La chargée de communication du secrétariat du Club du Sahel et de l’Afrique de l’Ouest (CSAO/OCDE), Julia Wanjiru, dans cet article analyse la situation socio-politique au Mali dans le contexte de la présidentielle en cours. Elle en vient à se demander si ce processus laisse  penser à un nouvel espoir de paix.

L’élection présidentielle du 29 juillet est considérée par certains comme un « tournant » dans le processus de consolidation politique et institutionnelle qui s’est amorcé depuis le début de la crise de 2012. Pourtant, son résultat ne provoquera probablement pas les changements profonds attendus pour mener à une paix durable. Une grande partie du nord du pays est toujours en proie à l’insécurité, malgré la présence des forces maliennes, françaises et internationales et l’installation récente de la nouvelle Force conjointe du G5 Sahel. Dans ce contexte, la capacité à organiser des élections relativement « paisibles », y compris sur le plan logistique, est déjà une réussite.

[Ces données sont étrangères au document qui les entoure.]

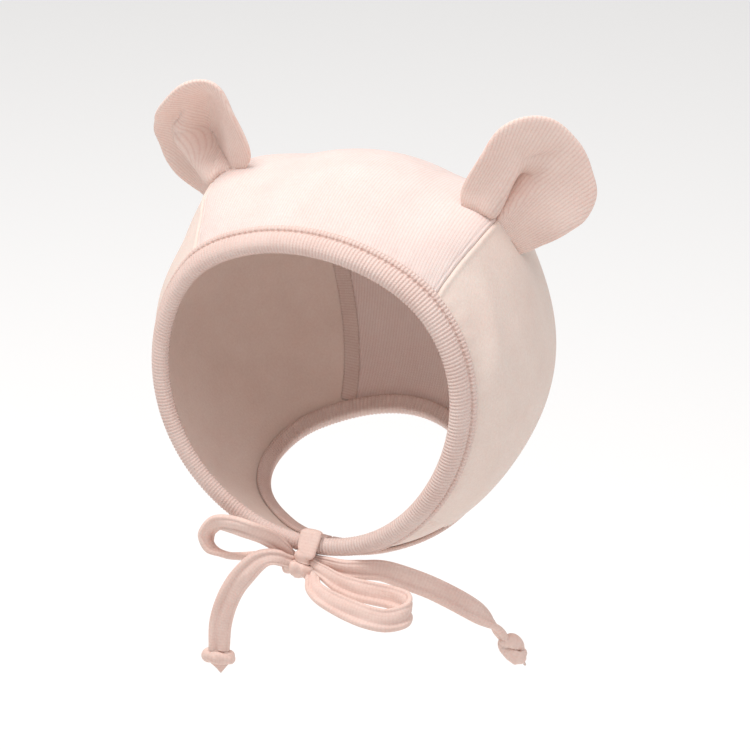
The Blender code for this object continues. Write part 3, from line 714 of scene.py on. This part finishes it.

Quelque huit millions de citoyens maliens repartis sur 23 041 bureaux de vote avec plus de 3 000 observateurs, ont été appelés à se prononcer pour l’un des 24 candidats (dont une seule femme).  Mais parmi eux, seulement 3.4 millions d’électeurs se sont finalement rendus aux urnes. Compte tenu de cette faible participation, qui s’élève à 43 % contre 49 % en 2013, le vainqueur du second tour des élections, qui se tiendront le 12 août, aura une légitimité politique limitée. La plupart des Maliens sont indifférents ou simplement soulagés que les élections se soient déroulées sans trop de violence. Une proclamation rapide et sans polémique des résultats  contribuerait  sans doute à apaiser le climat social.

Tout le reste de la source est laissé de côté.